Tagged with: sewerage, sewerage works, spotswood sewerage pumping station, water flowmeters, bonjour j ai.en ma possession une barre de 1912 qui as appartenu george kentltd.. tes vous int ress . cordialement. m r. couet
Themes this item is part of: Engineering Collection, Working Life & Trades Collection, Melbourne & Metropolitan Board of Works (MMBW), Melbourne, Victoria
Primary Classification: MECHANICAL ENGINEERING
Secondary Classification: Hydraulics - Water
Tertiary Classification: flow meters
Manufacturer: George Kent Ltd, England, Great Britain, circa 1922
User: Melbourne & Metropolitan Board of Works (MMBW) Spotswood Pumping Station, Australia, 1923-1965


Mrs A Ringer Posted on 08 Feb 2010 6:10 AM
I am trying to find out about my great grandfather who was an inventor and has a great deal to do with water and irrigation of certain trees. I would like to know about the George Kent with reference to the name of this Company George Kent Ltd c1922.
Mrs A Ringer Posted on 08 Feb 2010 6:12 AM
Please let me know about who the company, George Kent Ltd c1922 was named after and more about the Flow meter Reg no HT2578 1.
I am trying to find out about my great grandfather also called George kent. Can you give me any more info please
lesley hatherley Posted on 30 Jan 2011 12:58 AM
Goerge Kent was born in 1806. He patented a rotary knife-cleaning machine in 1844.His London offices/shop were at 199 High Holborn, London. The Venturi water meter was added to the firm's manufactures in 1893. I believe that the Luton works were established during or just before WW1. My grandfather, father and two aunts all worked for George Kent.Hope this helps anybodies enquiries.
Mike Chappell Posted on 07 Dec 2014 11:58 PM
To Mrs A Ringer
My mother would be keen to contact you, as we too are related to the Kent name, we all carry it as a middle name.
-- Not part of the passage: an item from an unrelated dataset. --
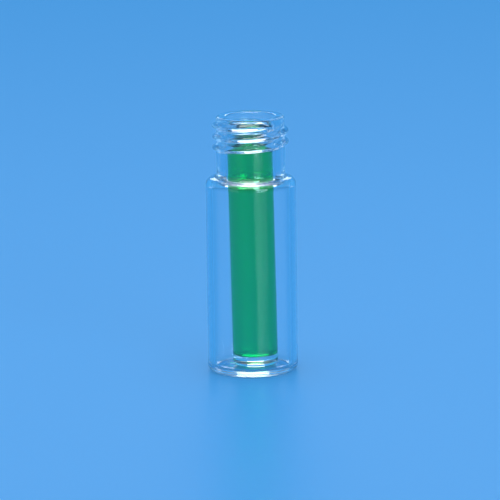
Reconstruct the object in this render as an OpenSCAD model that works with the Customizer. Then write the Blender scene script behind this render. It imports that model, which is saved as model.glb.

John Earl Posted on 08 Jan 2015 2:26 AM
I worked with similar George Kent flowmeters during the mid to late 60's in the UK. Your description of the operation is slightly in error. Each side of the mercury filled U Tube was connected to either the high pressure side or the low pressure side of a Venturi tube or an orifice plate. This device created a hign pressure and a low pressure, the differential being proportional to the instantaneous flow. When applied to the U tube the differential pressure caused the mechanism to deflect. This deflection was then converted into movement which caused a pen to move up and down and mark the chart with a record of instantaneous flow. The six dials "integrated" the instantaneous flow to give the volume that has passed through the venturi or orifice.